--- start Task material ---

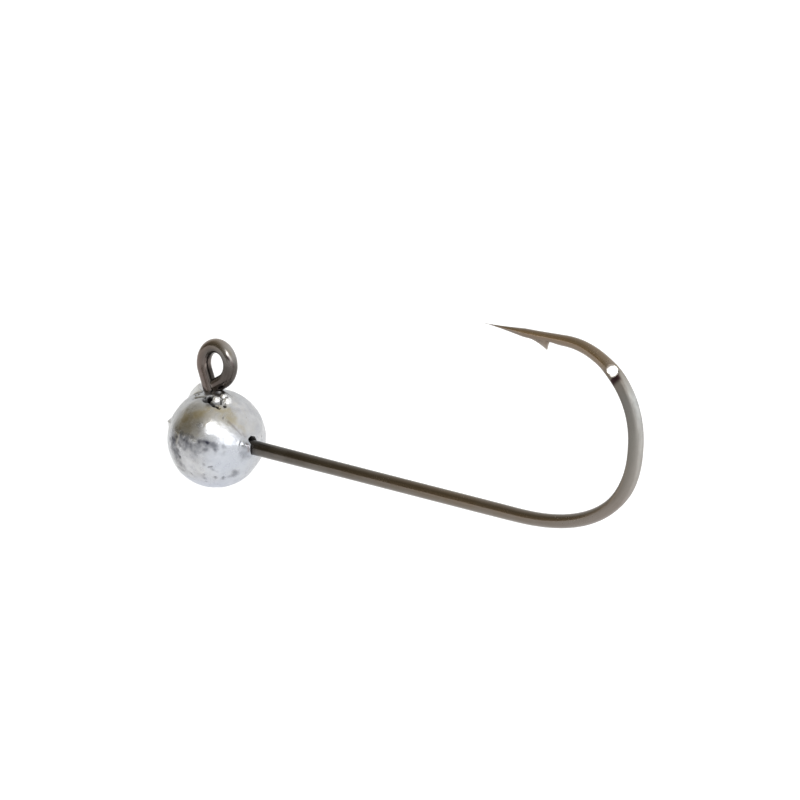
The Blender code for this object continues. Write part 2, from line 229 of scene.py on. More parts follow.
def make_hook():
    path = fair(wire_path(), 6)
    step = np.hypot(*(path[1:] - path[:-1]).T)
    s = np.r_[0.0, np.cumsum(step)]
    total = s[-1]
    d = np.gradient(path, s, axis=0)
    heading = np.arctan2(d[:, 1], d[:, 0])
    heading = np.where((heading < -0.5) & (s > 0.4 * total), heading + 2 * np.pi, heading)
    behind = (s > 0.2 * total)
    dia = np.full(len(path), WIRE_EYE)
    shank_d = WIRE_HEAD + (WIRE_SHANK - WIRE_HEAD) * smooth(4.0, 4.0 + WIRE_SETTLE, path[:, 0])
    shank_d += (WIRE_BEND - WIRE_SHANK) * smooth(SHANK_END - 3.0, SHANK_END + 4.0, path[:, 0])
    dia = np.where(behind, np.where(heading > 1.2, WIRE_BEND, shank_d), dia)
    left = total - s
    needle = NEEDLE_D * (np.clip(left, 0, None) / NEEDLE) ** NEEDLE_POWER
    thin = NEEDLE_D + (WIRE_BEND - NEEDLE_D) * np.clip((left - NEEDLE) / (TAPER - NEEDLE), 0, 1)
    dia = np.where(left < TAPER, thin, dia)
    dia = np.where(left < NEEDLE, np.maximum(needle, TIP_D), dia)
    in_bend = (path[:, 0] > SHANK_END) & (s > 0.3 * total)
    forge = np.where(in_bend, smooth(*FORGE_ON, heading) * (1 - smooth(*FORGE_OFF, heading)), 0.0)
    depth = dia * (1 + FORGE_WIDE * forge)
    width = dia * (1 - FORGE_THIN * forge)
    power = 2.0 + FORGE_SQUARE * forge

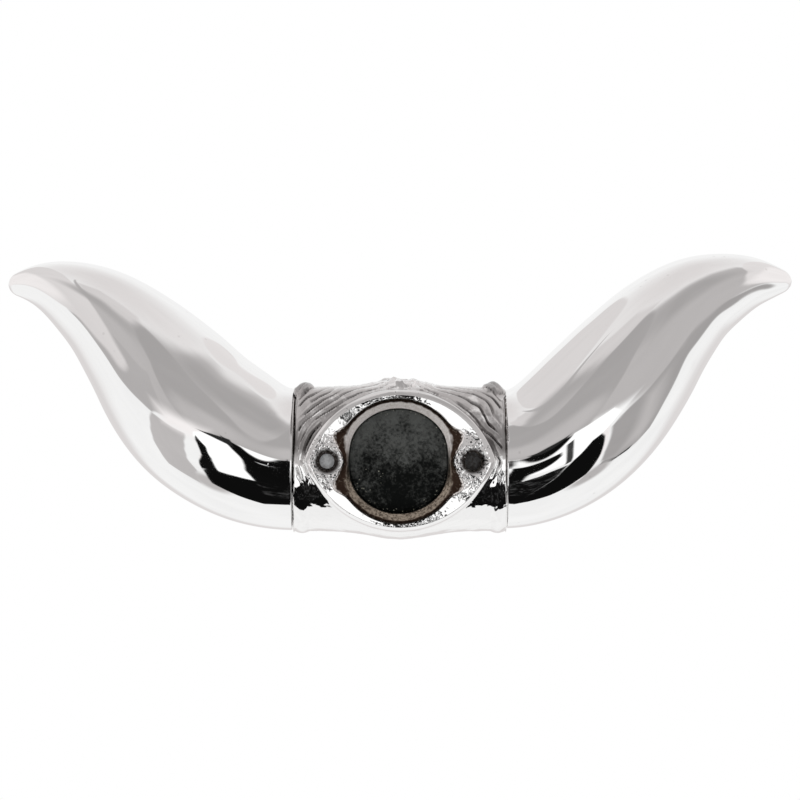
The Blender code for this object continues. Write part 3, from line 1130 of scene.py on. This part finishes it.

--- end Task material ---

- Stated exercise:
Every entry should be printed again exactly as it stands.

- Response to this task:
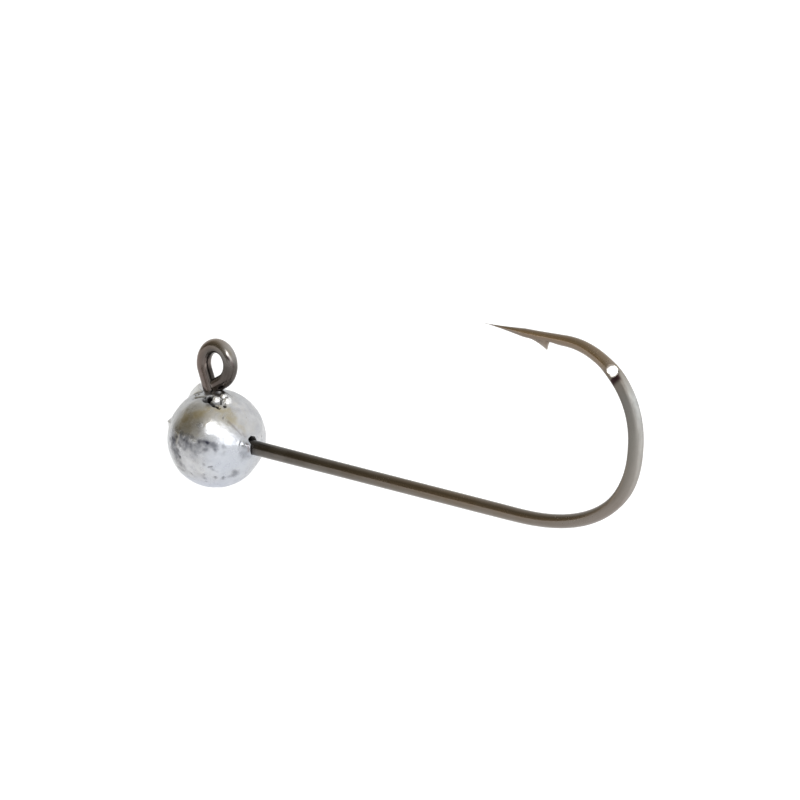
The Blender code for this object continues. Write part 2, from line 229 of scene.py on. More parts follow.
def make_hook():
    path = fair(wire_path(), 6)
    step = np.hypot(*(path[1:] - path[:-1]).T)
    s = np.r_[0.0, np.cumsum(step)]
    total = s[-1]
    d = np.gradient(path, s, axis=0)
    heading = np.arctan2(d[:, 1], d[:, 0])
    heading = np.where((heading < -0.5) & (s > 0.4 * total), heading + 2 * np.pi, heading)
    behind = (s > 0.2 * total)
    dia = np.full(len(path), WIRE_EYE)
    shank_d = WIRE_HEAD + (WIRE_SHANK - WIRE_HEAD) * smooth(4.0, 4.0 + WIRE_SETTLE, path[:, 0])
    shank_d += (WIRE_BEND - WIRE_SHANK) * smooth(SHANK_END - 3.0, SHANK_END + 4.0, path[:, 0])
    dia = np.where(behind, np.where(heading > 1.2, WIRE_BEND, shank_d), dia)
    left = total - s
    needle = NEEDLE_D * (np.clip(left, 0, None) / NEEDLE) ** NEEDLE_POWER
    thin = NEEDLE_D + (WIRE_BEND - NEEDLE_D) * np.clip((left - NEEDLE) / (TAPER - NEEDLE), 0, 1)
    dia = np.where(left < TAPER, thin, dia)
    dia = np.where(left < NEEDLE, np.maximum(needle, TIP_D), dia)
    in_bend = (path[:, 0] > SHANK_END) & (s > 0.3 * total)
    forge = np.where(in_bend, smooth(*FORGE_ON, heading) * (1 - smooth(*FORGE_OFF, heading)), 0.0)
    depth = dia * (1 + FORGE_WIDE * forge)
    width = dia * (1 - FORGE_THIN * forge)
    power = 2.0 + FORGE_SQUARE * forge

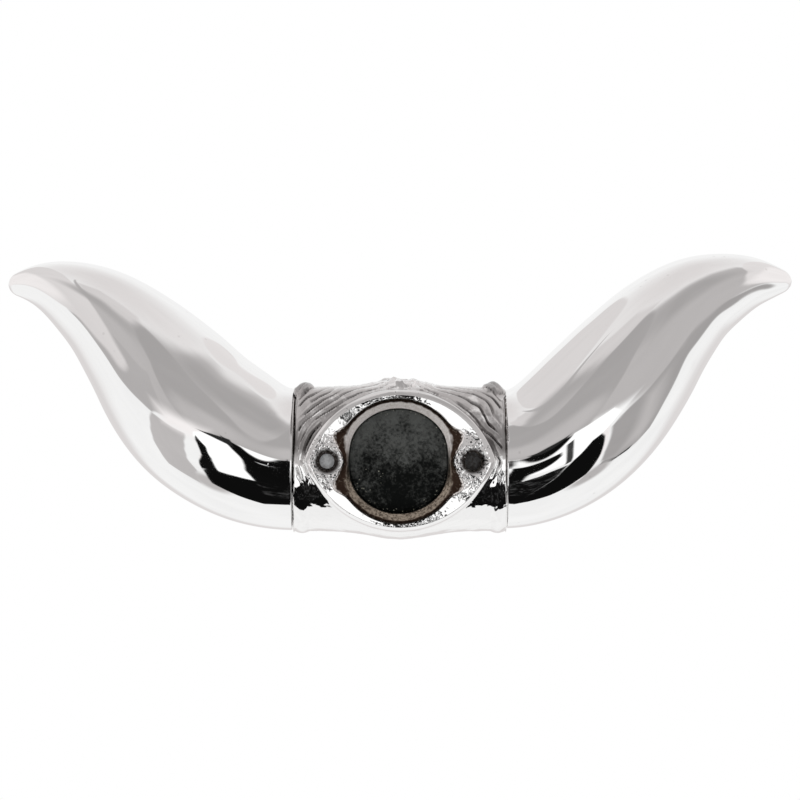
The Blender code for this object continues. Write part 3, from line 1130 of scene.py on. This part finishes it.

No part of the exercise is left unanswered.